Three reasons specific to Brookline:

  1. Established landscape contractors mulch annually as a service offering, often without measuring existing depth. Year over year, beds creep up.
  2. The "Brookline look" of dark, formal beds rewards visual saturation, which homeowners read as needing more depth.
  3. Mature shrub coverage hides the bed surface, so over-mulching isn't visually obvious.

The fix is to measure once a year and skip add-on whenever the bed is already at 2 inches.
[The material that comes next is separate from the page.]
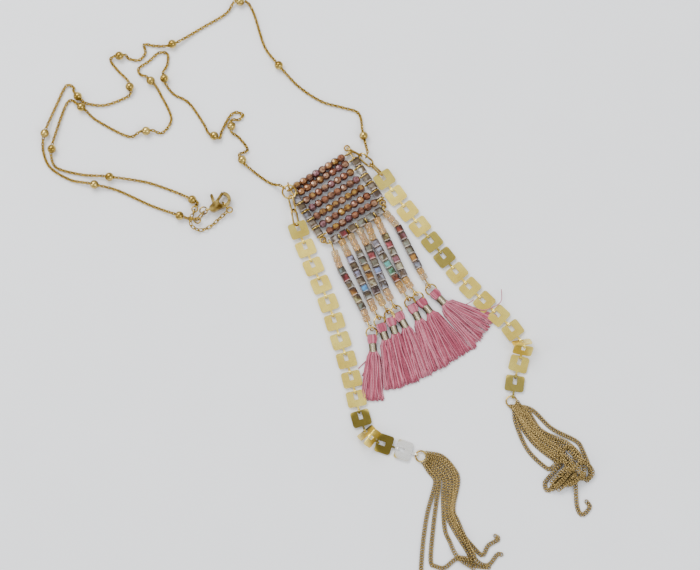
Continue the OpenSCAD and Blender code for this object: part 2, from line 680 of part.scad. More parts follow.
// Wire of one strand, from the eye on the bottom bar to the lower eye
module wire_of_strand(i) {
    color("goldenrod")
        in_layout() {
            translate(in_panel([strand_x(i), bottom_y], mid_z))
                rotate([90, 0, panel_slope + 90])
                wire_ring(strand_eye_r, strand_wire_d);
            way = [strand_start(i), cubes_start(i), cubes_end(i), wire_end(i)];
            swept(way, strand_wire_d, strand_wire_d, wire_sides);
            translate(lower_eye(i))
                rotate([90, 0, strand_form[i][END] - 90])
                wire_ring(lower_eye_r, strand_wire_d);
        }
}

// Ring of one strand, with its wire thicker by grow
module tassel_ring(i, grow) {
    translate(ring_centre(i))
        rotate(strand_form[i][END] - 90)
        rotate([strand_form[i][ROLL], 0, 0])
        wire_ring(tassel_ring_r, tassel_ring_wire + grow);
}

module tassel_rings() {
    color("gold") in_layout() for (i = [0 : strand_count - 1]) tassel_ring(i, 0);
}

module at_tassel(i) {
    in_layout() translate(ring_centre(i)) rotate(strand_form[i][HEAD] - 90) children();
}

// Thread head folded round the ring
module thread_head() {
    start = tassel_ring_r - mid_z;
    skin([
        for (f = head_form)
            cross_ring(start + f[0] * head_len, 0, 0, f[1] * head_w / 2, f[2] * mid_z, head_sides)
    ]);
}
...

For the broader mistake reference, 5 Mulch Mistakes That Cost Norfolk County Homeowners Plants Every Year covers the regional list. For the Quincy denser-density version, 5 Spots Quincy Homeowners Forget to Mulch in Spring covers the spots-to-not-skip side.

The Brookline Depth Worksheet

For a heritage Brookline yard with multiple bed types:

Bed Sq ft Existing Add-on Cu yd
Front foundation 200 1.5 in 0.5 in 0.31
Side rhododendron 300 2 in 0 in 0
Back perennial 150 1 in 1 in 0.46
Tree ring (3 trees) 30 volcano -2 in (remove) 0
Total 680 - - 0.77 yd

Compare to a "full reapplication" treatment: 680 x 2 / 324 = 4.2 yards. The measure-and-add-on approach saves over 3 yards of mulch and the spend that goes with it.
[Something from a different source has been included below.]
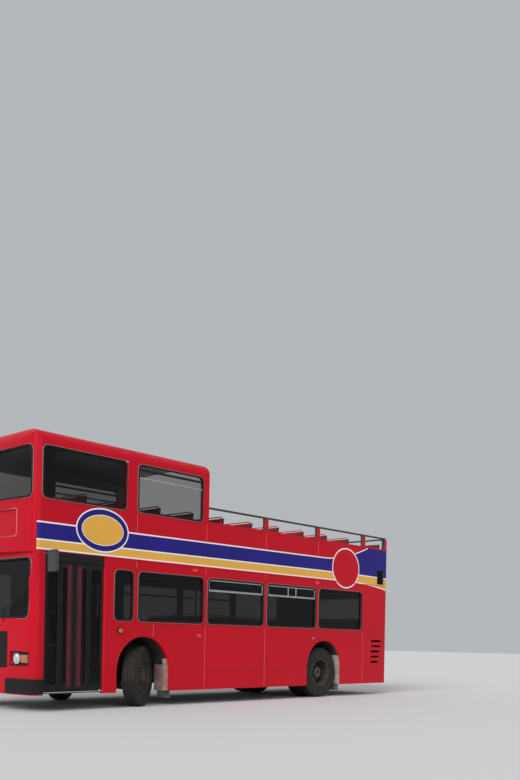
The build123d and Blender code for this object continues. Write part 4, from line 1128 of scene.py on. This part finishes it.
def side_fittings():
    """Lamps, markers and brackets on the sides, and the glass of the mirrors."""
    repeater = (3.05, 1.29)
    base_thick = 0.008
    for side, tag in sides:
        place = side_place(side)
        base = ellipse(*repeater, 0.062, 0.062, 32)
        prism(f"repeater base {tag}", base, place, base_thick, black, round_edges=0.002)
        lens = ellipse(*repeater, 0.045, 0.045, 32)
        prism(f"repeater {tag}", lens, side_place(side, base_thick), 0.018, lamp_amber, round_edges=0.008)
        for x in (1.246, -2.036):
            outline = rounded(x - 0.045, x + 0.045, 1.222, 1.26, 0.01)
            prism(f"marker {x} {tag}", outline, place, 0.012, lamp_amber, round_edges=0.003)
        for x in (1.376, -2.134):
            outline = rounded(x - 0.06, x + 0.06, 2.385, 2.435, 0.01)
            prism(f"step lamp {x} {tag}", outline, place, 0.02, rail_red, round_edges=0.004)
        outline = rounded(2.945, 2.999, 4.09, 4.118, 0.008)
        prism(f"bracket {tag}", outline, place, 0.022, alloy, round_edges=0.003)
        y = side * 1.60
        outline = rounded(y - 0.084, y + 0.084, 2.158, 2.456, 0.03)
        prism(f"mirror glass {tag}", outline, across_place(4.5838), 0.003, mirror_glass)


def guard_strip(x, top):
    """Outline in (forward, z) of a guard that follows the rear edge of an arch."""
    thick = 0.008
    foot = 0.265
    radius = arch_radius - 0.003
    rise = [arch_z + (top - arch_z) * n / 6 for n in range(7)]
    edge = [(x - radius, foot)] + [(x - math.sqrt(radius**2 - (z - arch_z) ** 2), z) for z in rise]
    return edge + [(px - thick, z) for px, z in edge[::-1]]


def guards():
    """Pale panels behind the wheels, along the arches' rear edges: weathered, with painted sunlight."""
    front_y = 1.115
    rear_y = 1.06
    sheet_x = 1.899
    edge_x = front_axle_x - arch_radius
    for side, tag in sides:
        outline = guard_strip(front_axle_x, 0.82)
        prism(f"front guard edge {tag}", outline, side_place(side, front_y - half_width), 0.122, guard)
        sheet = ((sheet_x, side * 0.80, 0.25), (sheet_x + 0.01, side * 1.12, 0.73))
        flange = ((sheet_x, side * 1.114, 0.265), (edge_x, side * 1.12, 0.73))
        boxes(f"front guard {tag}", [sheet, flange], guard, round_edges=0.002)
        outline = guard_strip(rear_axle_x, 0.89)
        prism(f"rear guard {tag}", outline, side_place(side, rear_y - half_width), 0.178, guard)


def studio():
    """Pale floor and soft light."""
    reach = 120
    mesh = bpy.data.meshes.new("floor")
    corners = rectangle(-reach, reach, -reach, reach)
    mesh.from_pydata([(x, y, 0) for x, y in corners], [], [(0, 1, 2, 3)])
    mesh.materials.append(floor_pale)
    add_object("floor", mesh)
    world = bpy.data.worlds.new("studio")
    bpy.context.scene.world = world
    world.use_nodes = True
    sky = world.node_tree.nodes["Background"]
    sky.inputs["Color"].default_value = (0.84, 0.87, 0.9, 1)
    sky.inputs["Strength"].default_value = 0.55
    # Name, where it shines from, how wide it is in degrees, strength
    for name, place, angle, strength in (("key", (13, 4.5, 9), 35, 2.1), ("fill", (2, 20, 8), 60, 0.6)):
        light = bpy.data.lights.new(name, "SUN")
        light.angle = math.radians(angle)
        light.energy = strength
        lamp = add_object(name, light)
        lamp.location = place
        lamp.rotation_euler = (-Vector(place)).to_track_quat("-Z", "Y").to_euler()


def camera():
    """The photograph's view: its focal length, height and place, with the crop as a shift."""
    focal_px = 870
    frame_width_px = 520
    frame_height_px = 780
    centre_u = 260
    centre_v = 641.9
    yaw = math.radians(47.58)
    roll = math.radians(1.09)
    data = bpy.data.cameras.new("camera")
    data.sensor_width = 36
    data.lens = data.sensor_width * focal_px / frame_height_px
    data.shift_x = (frame_width_px / 2 - centre_u) / frame_height_px
    data.shift_y = (centre_v - frame_height_px / 2) / frame_height_px
    data.clip_end = 500
    cam = add_object("camera", data)
    forward = Vector((-math.sin(yaw), -math.cos(yaw), 0))
    up = Matrix.Rotation(-roll, 3, forward) @ Vector((0, 0, 1))
    right = forward.cross(up)
    rotation = Matrix((right, up, -forward)).transposed()
    cam.matrix_world = Matrix.Translation((12.138, 12.703, 1.147)) @ rotation.to_4x4()
    bpy.context.scene.camera = cam
    bpy.context.scene.view_settings.view_transform = "Standard"


camera()
studio()
dress_nodes()
stripes()
badges()
side_windows()
seams()
roof_edge_panel()
arch_lips()
wheels()
all_seats()
screens()
front_details()
rear_details()
entrance()
driver_controls()
side_fittings()
guards()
Browse the mulch collection for current pricing and the Brookline landscape supply route for delivery.

Common Mistakes

  • Adding 2 inches without measuring existing depth.
  • Volcano mulching at tree trunks ("looks finished").
  • Tilling new mulch into existing layer.
  • Mulching against rhododendron stems.
  • Skipping the 6-inch foundation gap on Brookline's brick row houses.

The short version: 2 inches total, measured with a ruler. In Brookline, that's the ceiling for heritage plantings, not the target.